There were a couple of incidents from time to time that causes us to distrust each other. But each time, it was settled, or so I thought, on my part though I trusted him as long as he tells me so. Yet, the wait is a little too long. Soon many asked me to end this, to me all are noises except the opinion of my mother. It was getting unbearable to stay at home and I chose to escape by staying out late almost every night. I took up a new sport as I had injured my feet many times. On many weeks, I spent as much as 10 hours a week on that sports, reaching home at about 10-11pm on most of the days. I felt better when practising the new sport, and did not bother about interacting with others.

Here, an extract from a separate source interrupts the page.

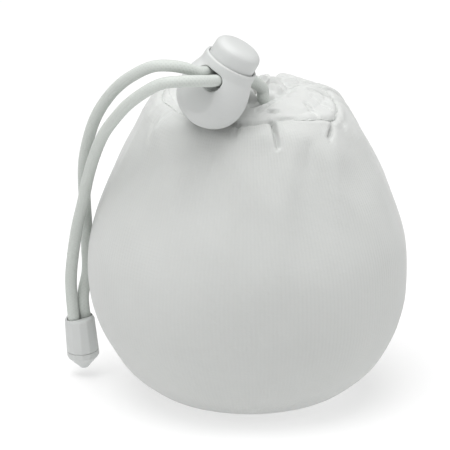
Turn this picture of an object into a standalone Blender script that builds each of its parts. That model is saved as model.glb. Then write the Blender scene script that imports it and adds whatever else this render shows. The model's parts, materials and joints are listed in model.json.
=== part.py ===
"""Drawstring pouch ball with a spring cord lock, as separate closed solids.

Metres, +Z up.  The origin is the middle of the flat base, and the front faces -Y.
"""
import math

import bmesh
import bpy
import mathutils

MM = 0.001
GAP = 0.3 * MM              # between pieces that touch
ROUND_STEPS = 48            # steps round the large turned pieces
MERGE = 0.00001

# Pouch: radius and height along its outer side, from the hem down to the flat base
POUCH_SIDE = [(19.4, 76.3), (22.0, 75.6), (24.8, 73.5), (27.6, 69.7), (31.3, 62.6), (34.9, 54.4),
              (38.0, 45.6), (39.7, 34.0), (38.9, 23.5), (36.4, 16.6), (31.6, 8.7), (25.0, 3.2), (17.5, 0.0)]
FABRIC_THICK = 1.0
FILL_CLEAR = 0.35           # between the fabric and what it holds
FILL_TOP = 73.0

# Casing round the mouth, with the channel that the drawcord runs in
CASING_SIDE = [(10.5, 80.2), (14.0, 79.2), (17.0, 77.6), (18.9, 75.9), (18.2, 74.9), (14.5, 74.9), (10.5, 74.9),
               (7.5, 75.3), (5.5, 76.5), (5.0, 78.2), (5.6, 79.7), (7.6, 80.4)]
CHANNEL_RING_R = 10.5
CHANNEL_Z = 77.6
CHANNEL_R = 1.85
EXIT_MIDDLE_X = 1.0         # the opening that both ends of the cord come out of
EXIT_SIZE = (13.6, 5.4, 6.0)
STITCH_RING_R = 18.0
STITCH_Z = 77.4
THREAD_R = 0.25

# Cord lock: its own axes are X across the two cords, Y along them and Z up the plunger
CORD_R = 1.5
LOCK_CENTRE = (-8.45, -20.5, 86.4)
LOCK_TURN = (-16.9, 24.6, -37.4)
CORD_ACROSS = 1.85          # each cord's distance from the lock's middle plane
CORD_UP = 5.0
BARREL_OUTER = [(7.05, 9.0), (7.1, 6.6), (7.7, 5.0), (8.4, 3.0), (8.9, 0.2), (8.8, -2.2), (8.1, -4.4),
                (6.8, -6.3), (4.9, -7.9), (2.6, -8.9), (0.0, -9.2)]
BORE_R = 6.35
BORE_FLOOR = -4.4
RIM_Z = 9.3
SPRING_POCKET_R = 2.4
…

Nothing will prepare me for what was to come next, as everything was going so smoothly and I was peaceful and glad that the wait is going to be over. On 6 April 2011, I felt something was obviously wrong when for the first time, he did not send me any messages and refused to pick up my call. As it turns out, on the next day, he sent me a message:" I am sorry, this is not going to work." following which he changed the status on Facebook. Then negative emotions flooded me once again. I was going through a roller-coaster ride of emotions and was so tormented. Words do not do justice to the emotions ride I faced. In short, perplex abandonment.
Turns out that he thought of me very very badly when I reached home so late, like I was always partying or drinking. It was not only disturbing but downright hurtful. No matter what I said, it was hopeless. A decision was made, his decision alone. Inwardly, I wanted him back as long as he is still no one else.
Not even two weeks passed and he is in a relationship again. On the day he broke up with me, he actually went to "visit" her. Next she is only 17 years old and he is 26. Now, this is lowly and disgusting.
Hence, thank you for all the pain you have given me and wasted so much of my time, I will never forget you.
I am thankful that my friends and family are constantly reaching out to me. The network of support is there for me. With God's words, I am constantly reminded of the good and love. With love and forgiveness, I will be strong again.